In the aftermath of the devastating late-August storm, discussion is well under
way about what to do next in heavily damaged New Orleans—and in nearby cities
including Gulfport and Biloxi, Mississippi. New Orleans is the first large
American city to be devastated by a catastrophic event since a mammoth earthquake
and subsequent fires destroyed much of San Francisco in 1906, leaving three-quarters
of its population homeless. Before that, the Great Chicago Fire in 1871 destroyed
a third of that city. From the San Francisco earthquake, we learned to build
structures that were more earthquake resistant, and we instituted seismic
building codes. From Chicago’s fire we learned to replace wood-frame structures
with masonry and steel, and we instituted rigorous fire codes. What will Katrina
teach us?
In many respects, New Orleans should not be rebuilt in its
present location—a lowland bowl situated between a lake and a river channel
where the largest of America’s rivers forms its delta.
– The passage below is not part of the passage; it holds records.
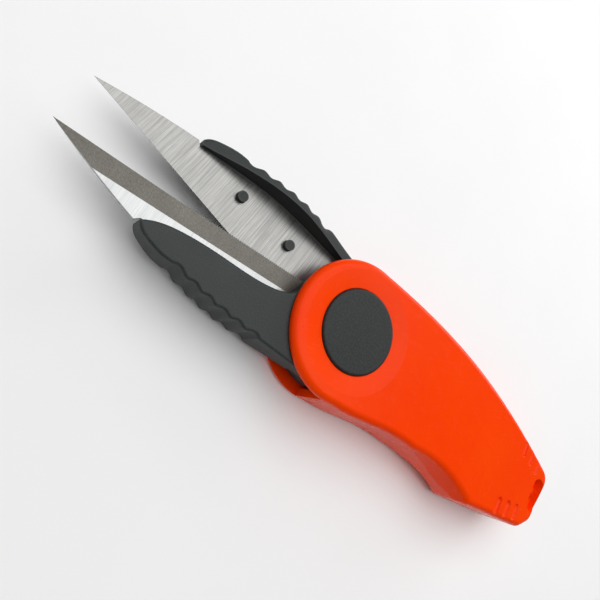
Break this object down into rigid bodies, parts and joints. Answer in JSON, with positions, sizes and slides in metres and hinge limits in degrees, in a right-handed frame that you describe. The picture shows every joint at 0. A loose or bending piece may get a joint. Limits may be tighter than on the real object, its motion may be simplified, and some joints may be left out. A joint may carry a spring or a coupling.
{
  "type": "folding thread snips",
  "caption": "Sprung thread snips with scalloped thumb rests and thin blades that fold into a U-shaped moulded cover with a lanyard hole.",
  "frame": {"origin": "on the pivot axis, in the plane that the snips rest on", "axes": "+X along the snips towards the blade tips, +Y towards the front arm, +Z along the pivot, up from the rest plane"},
  "size_m": [0.1248, 0.028, 0.012],
  "materials": {
    "cover_plastic": "semi-gloss moulded orange-red",
    "arm_plastic": "fine-textured dark grey",
    "blade_steel": "brushed across the blade with a ground bevel",
    "spring_steel": "drawn wire",
    "rivet_steel": "turned"
  },
  "bodies": {
    "cover_body": {"cover": "cover_plastic"},
    "pivot_core": {"pivot_rivet": "rivet_steel", "front_pivot_washer": "rivet_steel", "rear_pivot_washer": "rivet_steel", "torsion_spring": "spring_steel"},
    "front_snip": {"front_arm": "arm_plastic", "front_blade": "blade_steel", "front_pivot_cap": "arm_plastic"},
    "rear_snip": {"rear_arm": "arm_plastic", "rear_blade": "blade_steel", "rear_pivot_cap": "arm_plastic"}
  },
  "joints": [
    {"name": "fold", "type": "hinge", "parent": "cover_body", "child": "pivot_core", "pos_m": [0, 0, 0.006], "axis": [0, 0, -1], "range_deg": [0, 171]},
    {"name": "front_squeeze", "type": "hinge", "parent": "pivot_core", "child": "front_snip", "pos_m": [0, 0, 0.006], "axis": [0, 0, -1], "range_deg": [0, 4.5], "stiffness_Nm_per_rad": 0.05, "springref_deg": -34.38, "deforming": ["torsion_spring"]},
    {"name": "rear_squeeze", "type": "hinge", "parent": "pivot_core", "child": "rear_snip", "pos_m": [0, 0, 0.006], "axis": [0, 0, 1], "range_deg": [0, 4.5], "stiffness_Nm_per_rad": 0.05, "springref_deg": -34.38}
  ],
  "couplings": [
    {"joint": "rear_squeeze", "follows": "front_squeeze", "ratio": 1}
  ]
}
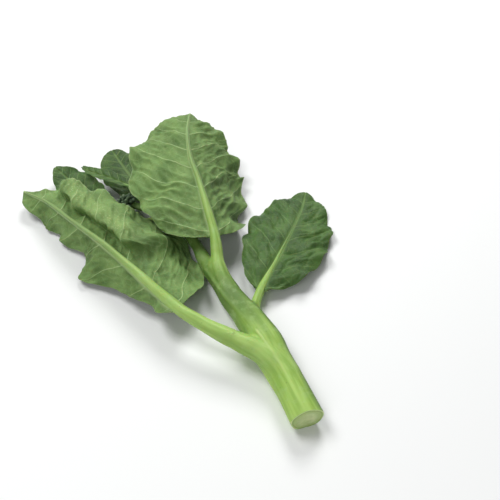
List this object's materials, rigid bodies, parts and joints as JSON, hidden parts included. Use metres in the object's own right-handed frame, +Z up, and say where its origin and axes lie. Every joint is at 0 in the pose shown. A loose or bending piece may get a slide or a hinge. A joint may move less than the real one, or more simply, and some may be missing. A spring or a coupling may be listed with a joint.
{
  "type": "chinese broccoli stalk",
  "caption": "Cut stalk of Chinese broccoli lying on its side: a thick fleshy stem, broad waved leaves on long stalks, young leaves and a head of closed flower buds.",
  "frame": {"origin": "middle of the small flat on the stem's underside, about 37 mm from the cut end", "axes": "+Z up, +Y along the stem from the cut end towards the bud head, +X to the right of that"},
  "size_m": [0.2416, 0.3404, 0.0505],
  "materials": {
    "stem": "satin",
    "leaf_stalk": "satin",
    "leaf_back": "matte",
    "leaf_front": "satin",
    "bud": "matte"
  },
  "bodies": {
    "root": {"stem": "stem", "leaf_left_stalk": "leaf_stalk", "leaf_left_blade": "leaf_back", "leaf_round_stalk": "leaf_stalk", "leaf_round_blade": "leaf_back", "leaf_right_stalk": "leaf_stalk", "leaf_right_blade": "leaf_front", "leaf_upper_stalk": "leaf_stalk", "leaf_upper_blade": "leaf_front", "leaf_far_stalk": "leaf_stalk", "leaf_far_blade": "leaf_front", "leaf_tip_stalk": "leaf_stalk", "leaf_tip_blade": "leaf_front", "bud_head": "bud"}
  },
  "joints": []
}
There are very good
reasons for accepting the reality that subsiding land, rising sea levels, and
the effect of shipping channels in funneling storm surges into New Orleans make
long-term survival of the city either very doubtful or highly expensive.
Serious consideration should be given to relocating the city to stable land,
either somewhat inland from the coast or farther from the delta, where it can
be better protected. But there’s almost no chance of that happening. New
Orleans will be rebuilt where it is. Our nation has learned a lot in its
200-plus years, but we’re neither that smart nor that bold.